The funny thing is, you know, when I just say Zazen is just what's happening, You know, that puts somebody into a Samadhi instantly. Okay. You can't stop these Samadhi things from happening. It's okay. And it was very blissful and comfortable and encouraging and vital and all that. And it was put in by the Zazen instruction, you fell into that. That happens. All right. The thing about Zazen is though, when the bell rings, you get up. The way you perfect schedule and it gets greater and greater and greater and the more you let and if you let go of a greater Samadhi you get even more bliss until finally you get real bliss which is the bliss of all beings which is why you feel blissful because all beings love you and so on.

[69:26]

I asked you if you loved it you said yes so I thought we were doing it right? But if you change your mind this would be a great great breakthrough And, you know, we all enjoyed somebody being himself in a way that we didn't plan on.

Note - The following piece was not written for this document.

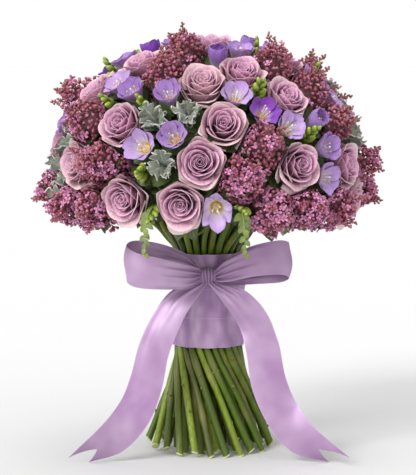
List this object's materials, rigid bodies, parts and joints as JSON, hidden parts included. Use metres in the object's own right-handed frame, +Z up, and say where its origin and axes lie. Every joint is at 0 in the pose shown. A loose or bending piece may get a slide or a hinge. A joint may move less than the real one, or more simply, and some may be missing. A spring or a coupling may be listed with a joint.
{
  "type": "hand-tied flower bouquet",
  "caption": "Round hand-tied bouquet of roses, freesias, lilac and silver leaf that stands on its cut stems, bound with a satin ribbon and a bow with two long tails.",
  "frame": {"origin": "on the floor in the middle of the bouquet's box, under the stems' cut ends", "axes": "+Z up along the bundle of stems, -Y towards the front with the bow, +X towards the right-hand tail of the bow"},
  "size_m": [0.3825, 0.3762, 0.4612],
  "materials": {
    "rose_petals": "soft mauve petals, paler at the rims",
    "lilac_florets": "matte purple-brown buds and florets",
    "freesia_petals": "thin lavender to violet petals, yellow in the throat",
    "silver_leaves": "felted silver grey leaves",
    "green_stems": "fresh green stems and buds",
    "satin_ribbon": "lavender satin"
  },
  "bodies": {
    "root": {"bow_knot": "satin_ribbon", "bow_loop_left": "satin_ribbon", "bow_loop_right": "satin_ribbon", "bow_tail_left": "satin_ribbon", "bow_tail_right": "satin_ribbon", "freesia_01": "freesia_petals", "freesia_02": "freesia_petals", "freesia_03": "freesia_petals", "freesia_04": "freesia_petals", "freesia_05": "freesia_petals", "freesia_06": "freesia_petals", "freesia_07": "freesia_petals", "freesia_08": "freesia_petals", "freesia_09": "freesia_petals", "freesia_10": "freesia_petals", "lilac_01": "lilac_florets", "lilac_02": "lilac_florets", "lilac_03": "lilac_florets", "lilac_04": "lilac_florets", "lilac_05": "lilac_florets", "lilac_06": "lilac_florets", "lilac_07": "lilac_florets", "lilac_08": "lilac_florets", "lilac_09": "lilac_florets", "lilac_10": "lilac_florets", "lilac_11": "lilac_florets", "lilac_12": "lilac_florets", "ribbon_wrap": "satin_ribbon", "rose_01": "rose_petals", "rose_02": "rose_petals", "rose_03": "rose_petals", "rose_04": "rose_petals", "rose_05": "rose_petals", "rose_06": "rose_petals", "rose_07": "rose_petals", "rose_08": "rose_petals", "rose_09": "rose_petals", "rose_10": "rose_petals", "rose_11": "rose_petals", "rose_12": "rose_petals", "rose_13": "rose_petals", "rose_14": "rose_petals", "rose_15": "rose_petals", "rose_16": "rose_petals", "rose_17": "rose_petals", "rose_18": "rose_petals", "rose_19": "rose_petals", "rose_20": "rose_petals", "rose_21": "rose_petals", "rose_22": "rose_petals", "rose_23": "rose_petals", "rose_24": "rose_petals", "rose_25": "rose_petals", "rose_26": "rose_petals", "rose_27": "rose_petals", "rose_28": "rose_petals", "silver_leaf_01": "silver_leaves", "silver_leaf_02": "silver_leaves", "silver_leaf_03": "silver_leaves", "stems": "green_stems"}
  },
  "joints": []
}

But we did sort of like, you know, try to get a group of people here that wanted to do that, so we wouldn't have to, you know, go looking for people to figure out when to play, you know. So we kind of were kind of together here, which is, I think, very beneficial. Because the more people you're with, the more you sense that mutual and even sort of dramatize our mutual support. Anxiety. Anxiety, right, exactly. The more beings you're in the presence of, the more you can be yourself. And also the more anxiety, the more anxiety you can experience, the more you can be yourself. yourself you know they can't find you so you're safe but somebody's really pissed off that you did that and that person is right nearby and it's going to get you for it but unfortunately the way they're going to get you terrible things is the way they're going to get you is by picking on somebody weaker than you it's really horrible so

[71:02]

admitting that you don't want to practice here in the face of beings you really respect, that will be practicing here. You say, I do not want to practice here. If that's what you're feeling, I encourage you, even though I don't want to hear it, I encourage you to say it. I won't like it.